We listened to his story while downing a plate of hot wings and some Greek pork skewers with lemon and tzaziki sauce, which Gary kept looking at and then trying to catch the waitresses attention.

“Da one guy gets me outa my car,” he explains. “Young punk, tryin’ a tell me what to do and all.”

“Second guy, he’s a good guy, he says lighten up Lenny, to the younger cop,”

“I tell da guy I just moved out to the suburbs from Bridgeport, and maybe I dunno the roads so well.”

“The old guy tells me he’s about to retire,” Gary says. “So I say, hey, me too. I was a bricklayer in the city 35 years. Just got my gold watch.”

“What’s the limit around here anyway?” Gary asks us. “I blew a point zero nine, or something like that.”

The problem started when Gary decided to tell the young cop he’d been in the city visiting his girlfriend. The older cop asked him if he had anyone could come pick him up.

“I’ll call my wife, see if she can come get me,” Gary says.

“Wife?,” the young cop said. “He said he was in town visitin’ his girlfriend.”

“Is that true?” the older cop asked him.

“Yeah, I was in town visiting a girlfriend, but the wife don’t know, ya know what I mean?”

The two cops just laughed at him.

Gary looked at us and says, “I ain’t go not girlfriend, right, it’s just somethin’ I told these jagoffs.”

Apparently the old cop sees something in this old bricklayer, and he’s done playing good cop/bad cop.

“The cop says, ‘Tell ya what, I’ll give you a ride home, tell me where ya live.’”

Gary relished the story and then told us he stays off the the main roadways now, which reminds me to stay on the main roadways in the evenings.

I could listen to Gary’s old-school Chicago stories all night. He tells us about growing up in Bridgeport and his family’s deli, his godfather and the good ol’ days when a neighborhood was a neighborhood.

He has trouble remember how old his kids are and regrets giving them too much help along the way.

“Yeah, maybe I shouldn’t a given them cars and stuff, they gotta learn how to pay for these things themselves,” he laments.

Over the course of our visit, he drank a whole bottle of wine himself.

“Been going through this wine a lot since I retired,” he says. “It’s $30 a bottle, but it’s good.”

He orders takeout as we finish up our wings and our martinis. And he goes quiet for a little bit.

“My wife works across the street at her brother-in-law’s place,” Gary says. “So I come here a lot and watch TV.”

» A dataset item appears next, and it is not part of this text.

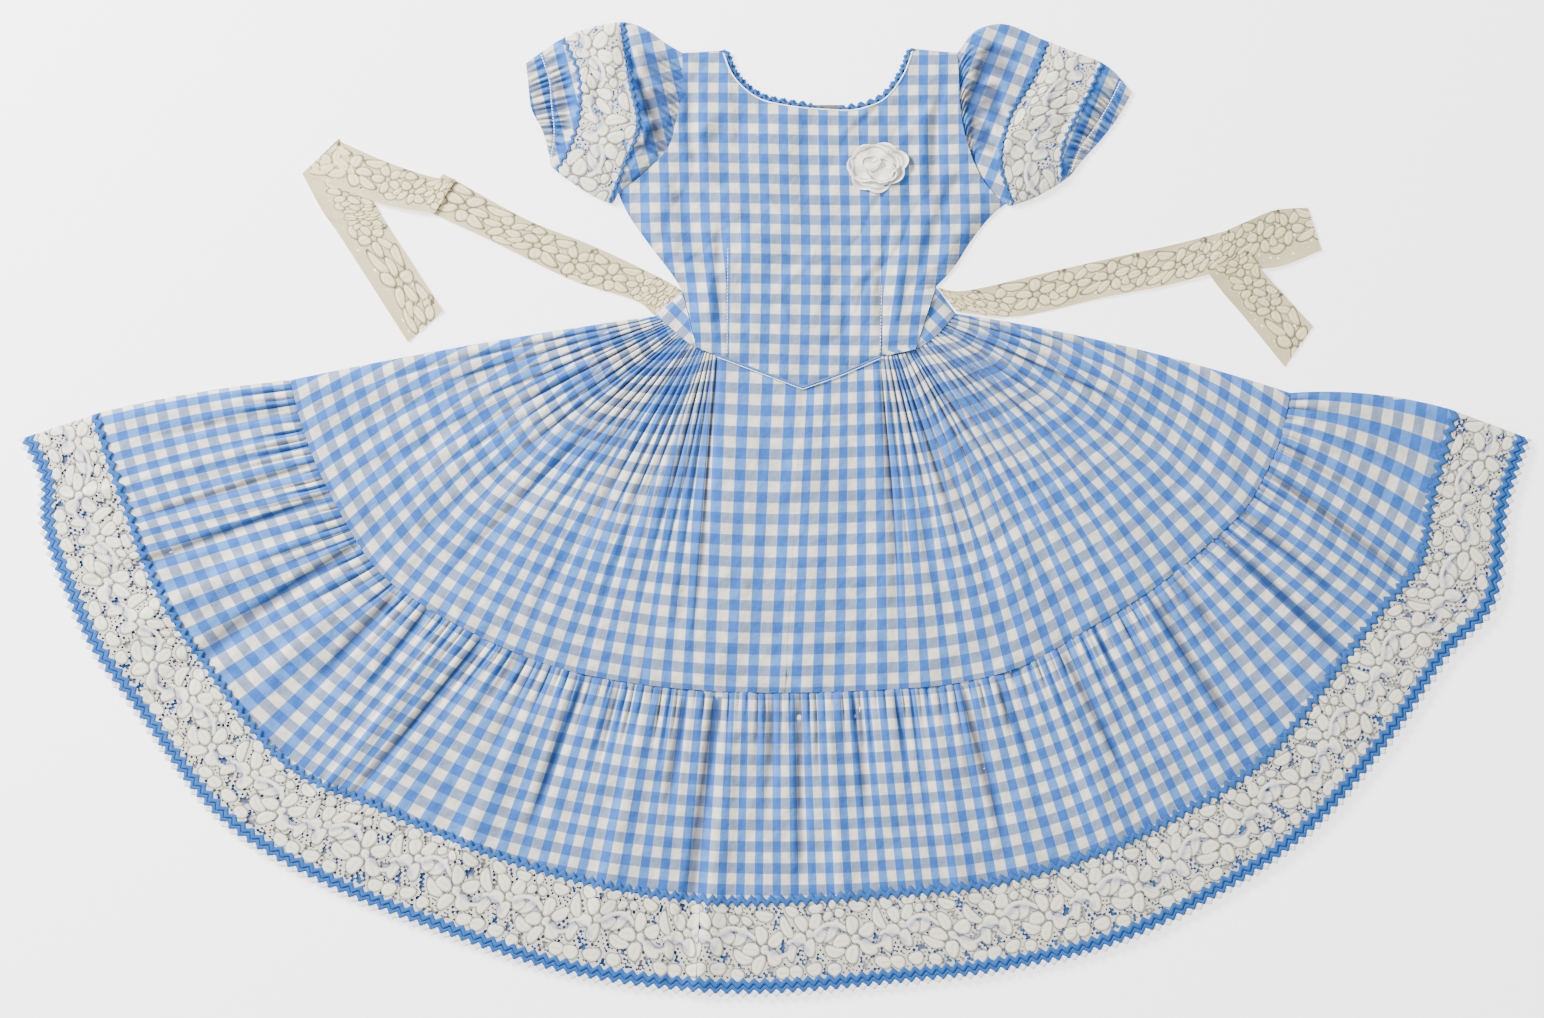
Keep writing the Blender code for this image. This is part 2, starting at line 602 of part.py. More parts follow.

There’s a lot going on with Gary. He carries a lot of the city in his voice and his stories. But he’s also like every other guy out there. He’s lonely and bored and living with regrets. He finds a little solace in a bottle of red wine, a pretty waitress and a couple of talkative people at the bar across the street from where his wife is working.

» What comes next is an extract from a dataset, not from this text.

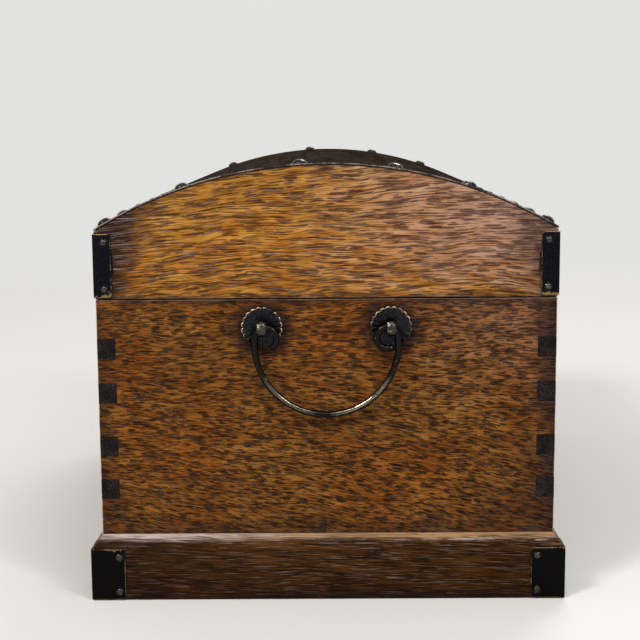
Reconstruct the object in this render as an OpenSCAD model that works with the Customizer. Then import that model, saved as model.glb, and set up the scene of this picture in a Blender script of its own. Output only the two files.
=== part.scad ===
// Small domed treasure chest: boards with finger-jointed corners on a mitred plinth, a coopered
// lid under a nailed cover, wire bail handles on the ends, a lock in front and hinges behind.
// X runs along the length, -Y is the front, +Z is up. The origin is under the middle of the chest.

/* [Body] */
// Length of the body, end to end
body_length = 360; // [300:5:460]
// Depth of the body, front to back
body_depth = 220; // [180:5:280]
// Height of the boards above the plinth
body_height = 115; // [100:5:160]
// Thickness of the body and lid boards
board = 9; // [8.5:0.5:12]
// Thickness of the bottom board
bottom_thickness = 8; // [5:0.5:12]
// Room left round the bottom board for the wood to move
bottom_gap = 0.3; // [0.2:0.1:0.8]
// Fingers in each corner of the body
finger_count = 4; // [2:1:5]
// Height of one finger
finger_height = 10; // [6:0.5:12]

/* [Plinth] */
// Height of the plinth
plinth_height = 32; // [26:1:50]
// How far the plinth stands out from the body
plinth_reveal = 4.5; // [3:0.5:8]
// Height of the sloping top edge of the plinth
plinth_slope = 6; // [4:0.5:8]
// How far the plinth reaches in past the boards
plinth_ledge = 6; // [4:0.5:12]

/* [Lid] */
// Height from the joint to the corner where the dome starts
lid_side_height = 34; // [30:1:45]
// Rise of the dome above that corner
crown_rise = 30.5; // [20:0.5:38]
// Gap between the closed lid and the body
lid_gap = 0.4; // [0.3:0.1:0.8]
// Thickness of the bent cover
cover_thickness = 1; // [0.8:0.1:1.6]
// Gap between the cover and the wood under it
cover_gap = 0.15; // [0.1:0.05:0.25]
// How far the cover stands out past the lid ends
cover_overhang = 0.4; // [0.2:0.1:1]
// Thickness of the staves under the cover
stave_thickness = 7; // [5:0.5:9]

/* [Cover nails] */
// Diameter of a cover nail's head
cover_nail_head = 7; // [5:0.5:8]
// Height of a cover nail's domed head
cover_nail_dome = 2.1; // [1.4:0.1:2.6]
// Diameter of a cover nail's shank
cover_nail_shank = 1.6; // [1.2:0.1:2.2]
// Length of a cover nail's shank
cover_nail_length = 6.5; // [5:0.5:7]
// Spacing of the nails along the front and back edges
edge_nail_spacing = 58; // [40:1:90]

/* [Corner brackets] */
// Thickness of the bracket plate
bracket_plate = 0.8; // [0.5:0.1:1.2]
// Width of each leg of a lid bracket
lid_bracket_leg = 8; // [7:0.5:14]
// Width of each leg of a plinth bracket
plinth_bracket_leg = 16; // [14:0.5:24]
// Diameter of a small nail's head
small_nail_head = 2.6; // [2:0.1:3.2]
// Height of a small nail's head
small_nail_dome = 0.7; // [0.4:0.1:1]
// Diameter of a small nail's shank
small_nail_shank = 1.2; // [0.8:0.1:1.4]
// Length of a small nail's shank
small_nail_length = 6; // [4:0.5:8]

/* [Handles] */
// Distance between the two eyes of a handle
eye_spacing = 61.6; // [50:1:80]
// Depth of the eyes below the lid joint
eye_drop = 13.3; // [12:0.5:30]
// Wire of the bail
bail_wire = 2.8; // [2.4:0.1:3.2]
// Straight stretch of the bail between each curl and the bow
bail_leg = 2.7; // [1:0.1:20]
// Radius of the curl at each end of the bail
curl_radius = 5.2; // [5:0.1:5.8]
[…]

He likes talking about all the things he got away with in life but wishes his kids wouldn’t get away with so much, because he really does know better now.

His hands are cracked and scarred by 35 years of tapping bricks and slapping mortar in between the cracks. He knows what Chicago is made of.

He’s disappointed that we live in a house built on a golf course he used to play when he was younger.

And he doesn’t like the cops in this small place south and west of Chicago.

Unless they’re retired.

“A retired cop is a good thing,” he says. “Am I right?”